EXHIBIT 3.15


                      ARTICLES OF AMENDMENT AND RESTATEMENT

                                       OF

                             PHOENIX FUEL CO., INC.


         Pursuant to the provisions of A.R.S. Sections 10-1006 and 10-1007,
Phoenix Fuel Co., Inc., an Arizona corporation, hereby adopts the following
Amended and Restated Articles of Incorporation and certifies as follows:

         FIRST:  The name of the corporation is Phoenix Fuel Co., Inc.

         SECOND: The Articles of Incorporation are amended and restated as set
forth in Exhibit "A" attached hereto and incorporated herein by this reference.

         THIRD: The Amended and Restated Articles of Incorporation contain an
amendment to the Articles of Incorporation requiring shareholder approval.

         FOURTH: The Amended and Restated Articles of Incorporation were adopted
by the shareholder and the board of directors of the corporation on May 1, 2002,
in the manner prescribed by the Arizona General Corporation Law.

         FIFTH: As of the date of adopting the amendment, there were 560 shares
of common stock outstanding and entitled to vote. All shares of common stock
entitled to vote voted to approve the amendment, which was a sufficient number
to approve the amendment.

         SIXTH: The Amended and Restated Articles of Incorporation remove any
reference to par value for shares of the corporation.

         SEVENTH: The Amended and Restated Articles of Incorporation supersede
the original Articles of Incorporation and all amendments thereto in their
entirety.

         DATED: May 1, 2002.

                                         Phoenix Fuel Co., Inc.,
                                         an Arizona corporation


                                         By:      /s/ Gary R. Dalke
                                            ------------------------------------
                                              Gary R. Dalke, Vice President

                                   EXHIBIT "A"

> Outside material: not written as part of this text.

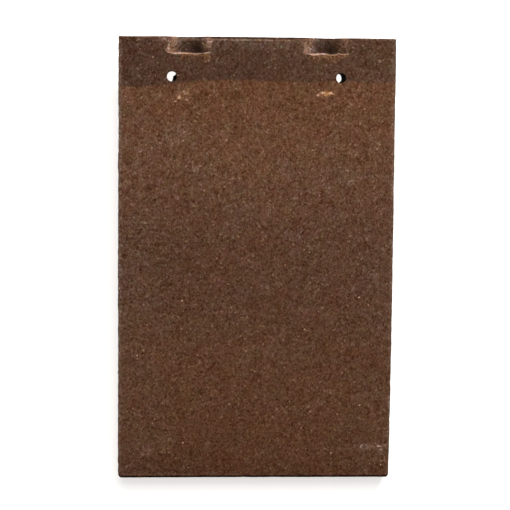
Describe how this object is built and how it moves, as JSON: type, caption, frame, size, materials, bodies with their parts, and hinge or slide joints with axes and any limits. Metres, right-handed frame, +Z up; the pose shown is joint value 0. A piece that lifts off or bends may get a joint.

                 AMENDED AND RESTATED ARTICLES OF INCORPORATION
                                       OF
                             PHOENIX FUEL CO., INC.


                                     I. NAME

         The name of the corporation is Phoenix Fuel Co., Inc.

                             II. AUTHORIZED CAPITAL

         The corporation shall have authority to issue 5,000 shares of Common
Stock.

                        III. PURPOSE AND INITIAL BUSINESS

         The corporation is organized for the purpose of transacting all lawful
business for which corporations may be organized under the laws of the State of
Arizona, as amended from time to time. The corporation initially intended to
conduct in the State of Arizona the business of buying, selling, marketing,
transporting and otherwise dealing in petroleum products.

                         IV. CURRENT BOARD OF DIRECTORS

         The current Board of Directors consists of three members, who shall
serve as directors until their successors are elected and qualified, and whose
names and address are as follows:

                                Kim H. Bullerdick
                                   Mark B. Cox
                                  Gary R. Dalke
                             23733 N. Scottsdale Rd.
                              Scottsdale, AZ 85255


                               V. STATUTORY AGENT

         CT Corporation System, 3225 North Central Avenue, Phoenix, Arizona
85012 is the statutory agent for the corporation for the State of Arizona.

                           VI. KNOWN PLACE OF BUSINESS

         The street address of the corporation's known place of business is 2343
North 27th Avenue Phoenix, Arizona 85009.

                     VII. ELIMINATION OF DIRECTOR LIABILITY

         To the fullest extent permitted by the Arizona Revised Statutes as the
same exist or may be hereafter amended, no director of the corporation shall be
liable to the corporation or its shareholders for monetary damages for any
action taken or any failure to take any action as a director. No repeal,
amendment or modification of this article, whether direct or indirect, shall
eliminate or reduce its effect with respect to any act or failure to act of a
director of the corporation occurring prior to such repeal, amendment or
modification.

                              VIII. INDEMNIFICATION

         To the fullest extent permitted by the Arizona Revised Statutes as the
same exist or may be hereafter amended, the corporation shall indemnify and
advance expenses to any person who incurs expenses or liabilities by reason of
the fact he or she is or was an officer or director of the corporation or is or
was serving at the request of the corporation as a director, officer, employee
or agent of another foreign or domestic corporation, partnership, joint venture,
trust, employee benefit plan or other entity. The foregoing indemnification and
advancement of expenses shall be mandatory in all circumstances in which the
same are permitted by law. No repeal, amendment or modification of this article,
whether direct or indirect, shall eliminate or reduce its effect with respect to
any matter giving rise to indemnification and advancement of expenses occurring
prior to such repeal, amendment or modification.